The general criticism of the Roman Church by all Protestant groups was the exclusion of the prophetic self-criticism by the authoritarian system of the Church and the growth of the sacramental elements of faith over the moral-personal ones. The first point made a change of the second within the Church impossible, and so a break was unavoidable. But the break brought about a loss of Roman sacramentalism and the uniting authority based on them. In consequence of this loss, Protestantism became more and more a representative of the moral type of ultimate concern. In this way it lost not only the large number of ritual traditions in the Catholic churches but also a full understanding of the presence of the holy in sacramental and mystical experiences. The Pauline experience of the Spirit as the unity of all types of faith was largely lost in both Catholicism and Protestantism.

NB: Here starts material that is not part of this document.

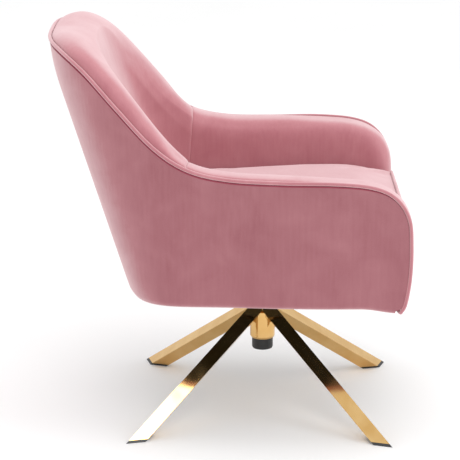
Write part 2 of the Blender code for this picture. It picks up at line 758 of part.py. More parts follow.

It is the attempt of the present description of faith to point, in contemporary terminology, to the reality of Paul’s understanding of the Spirit as the unity of the ecstatic and the person, of the sacramental and the moral, of the mystical and the rational. Only if Christianity is able to regain in real experience this unity of the divergent types of faith can it express its claim to answer the questions and to fulfill the dynamics of the history of faith in past and future.